Strengthening Aura Surrounding the Dollar

May 16, 2013

One hears increasingly the opinion that the dollar may be in a multi-year period of strength.  Optimism rests on several pillars.

One is the broadness of the dollar’s recent advance.  Across-the board appreciation has transpired since this time last Thursday, and important barriers have been pushed aside during the statement week such as 100 yen, 1.3000 per euro, and parity against the Canadian and Australian dollars.  The U.S. currency is up more than 1.0% against the euro, sterling and loonie, more than 2.0% relative to the Swiss franc and yen and more than 3.0% for the week vis-a-vis the New Zealand and Australian currencies.  Conditions for this breakout week had been building, and the dollar is already more than 30% versus the yen above last year’s low and by more than 5% cumulatively relative to the Swiss franc, euro, sterling, and the commodity-sensitive currencies.

Number two, the currency market dynamic may be reverting back to a comparative cyclical framework from the risk on/risk off model that has dominated until recently.  Such a transformation enables the dollar to rise even when equities are in demand.  The U.S. economy has better cyclicals than Europe or Japan.  True, Japanese GDP growth of 3.5% annualized in the first quarter beat the U.S. 2.5% pace by a full percentage point.  But Japanese GDP is a notoriously volatile data series, and the on-year growth rate was just 0.2% in Japan compared to 1.8% in the United States.  Meanwhile, the end of Euroland’s recession remains elusive, and unemployment there keeps setting record highs compared to downward trends in the U.S. and Japanese jobless rates.  The U.S. current account remains in chronic deficit, but has stabilized around 3% of GDP, a level that does not pose immediate danger to the greenback.

Gold’s plunge of 5.6% in the past statement week and 27.7% from its August 2011 high of $1917.90 per ounce is a third reason from optimism toward the dollar.  Global disinflation is one reason for the metal’s eroded value, but gold often moves inversely against the greenback and tends to be well bid when the U.S. currency is considered vulnerable.

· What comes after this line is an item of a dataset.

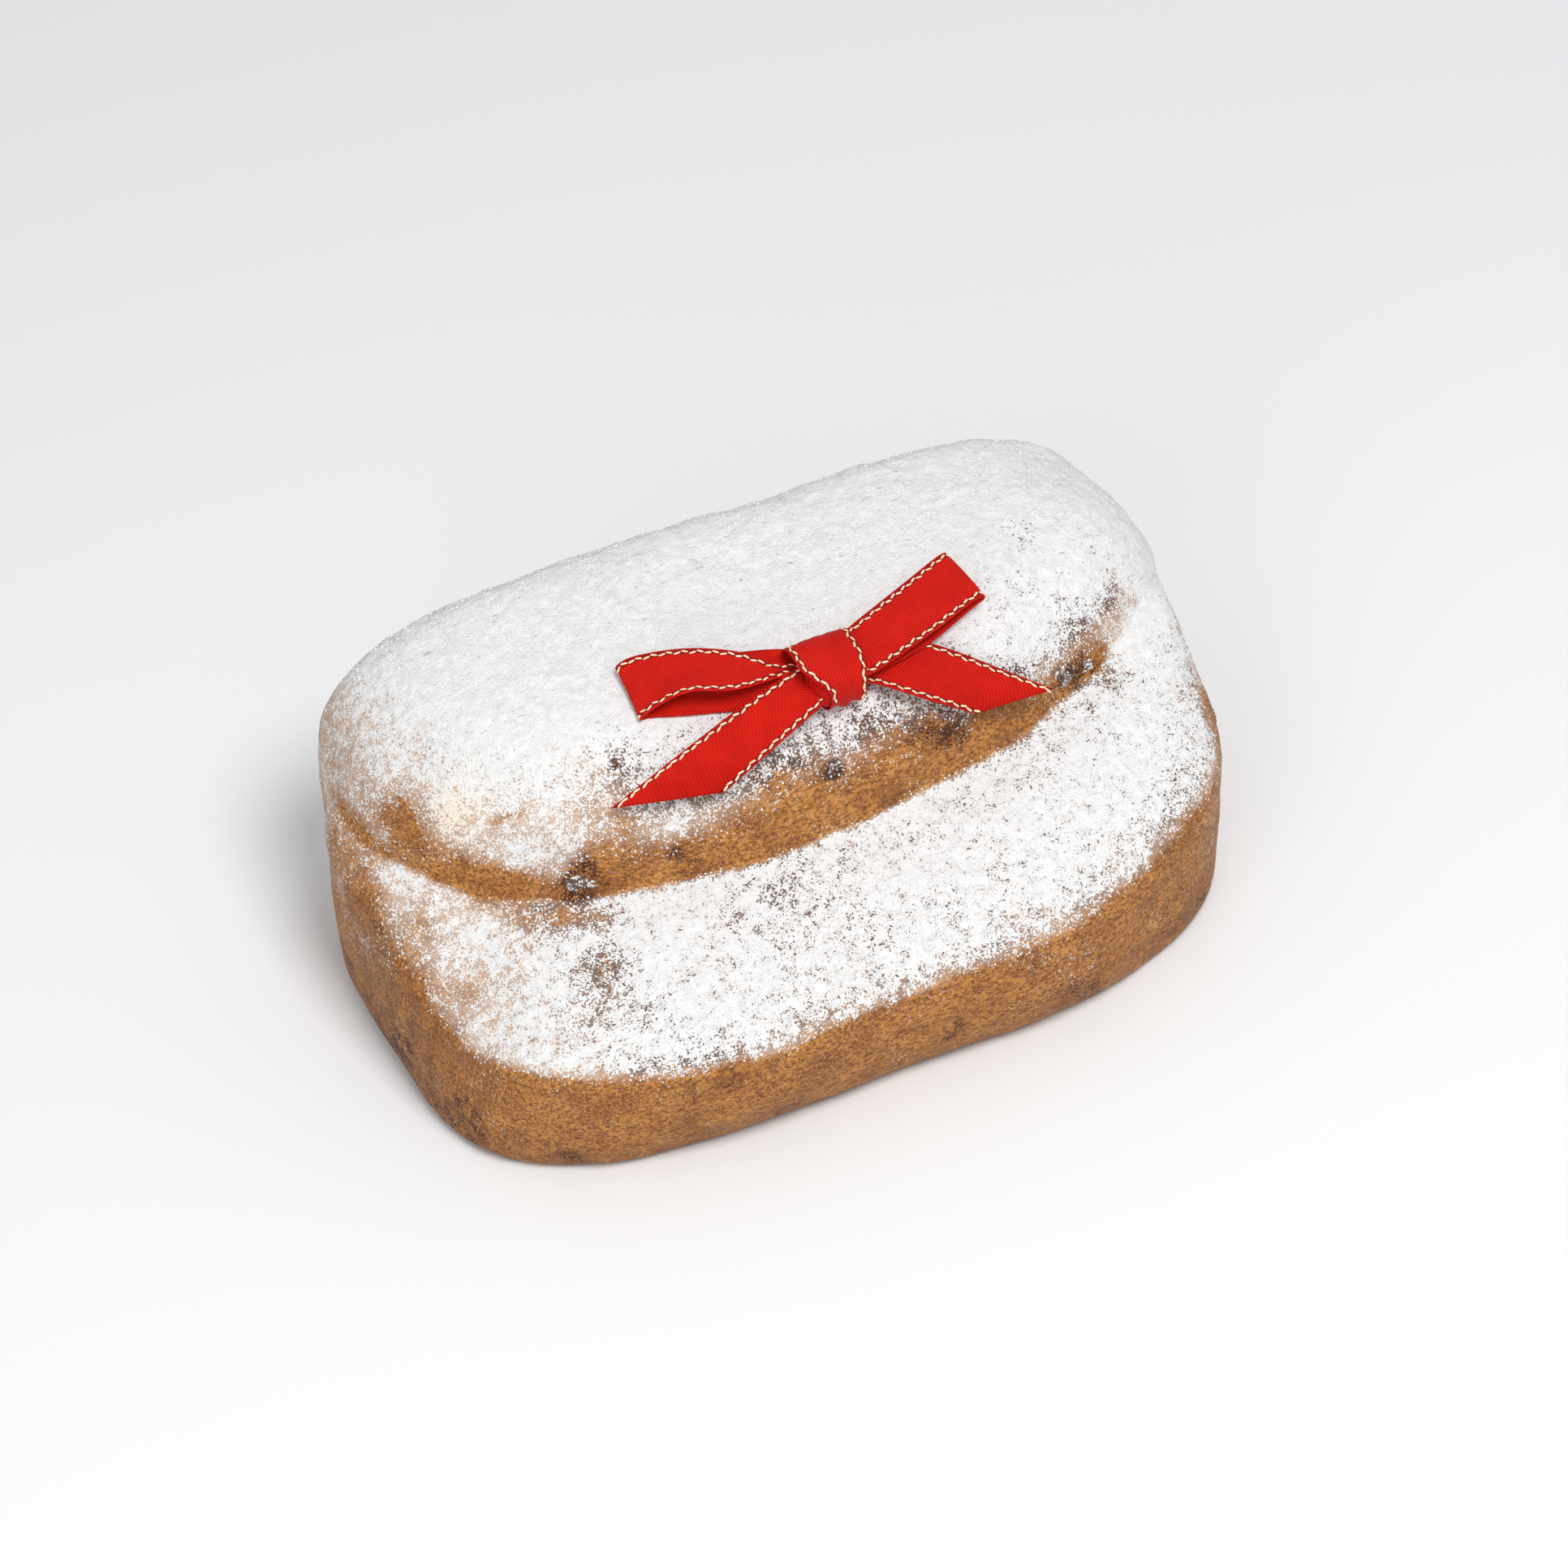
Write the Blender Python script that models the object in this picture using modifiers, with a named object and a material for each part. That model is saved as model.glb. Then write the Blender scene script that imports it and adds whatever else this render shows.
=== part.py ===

Fourth, the dollar seems favored by likely future central bank policies.  Policy risk in Japan is unidirectional.  A substantial reflationary offensive has been launched that is unlikely to be lessened anytime within the coming year and could be augmented if the desired results of positive inflation, quickening real economic growth, and more rapid monetary and lending growth are not sufficiently forthcoming.  It has been acknowledged that this program could lead to an even weaker yen, and Japan’s peers in the fraternity of G7 and G20 leaders have said that such an outcome is okay as long as yen weakness does not appear to be the prime objective.  The ECB is a reluctant policy easier, acting only after considerable delay and doing only enough to survive a succession of euro scares but not forcefully enough to end the recession.  Investors believe that the Fed will begin reducing the size of its quantitative easing sometime in the second half of 2013.

Fifth, the U.S. enjoys better labor market demographics than Japan or Europe, which will become a mounting economic advantage in the longer run, along with the development of indigenous cheap sources of energy.

Finally, a risk exists of bursting asset bubbles, first in bonds and possibly then in stocks.  If that were to happen, currency trading would be again governed by the risk-on/risk-off decision, and risk off would predominate.  The dollar has been resilient in such circumstances before and probably would be so again.

One should not get too comfortable that the dollar is a one-way bet upward.  For now, the U.S. currency is still close to $1.3000 per euro and JPY 100, two psychological points that exert enormous gravitational pull on the currency.  As far as the premise that these might be early days in a multiyear era of dollar appreciation, while that is possible, it’s also true that there are only two real precedents since the dollar floated in 1973, the early 1980s and the latter 1990s.  In both of those cases, U.S. officials were outspoken cheerleaders of the move.  The Reagan Administration believed that the rising dollar gave market validation to the correctness of its economic mix of lower taxes, strong defense, tight monetary policy and widespread deregulation.  Later, a mantra was often quoted by a series of U.S. Treasury secretaries that “a strong dollar in in the best interest of the United States.”  Team Obama is not going to embrace dollar appreciation, however, because the economy needs to stay competitive to rejuvenate manufacturing.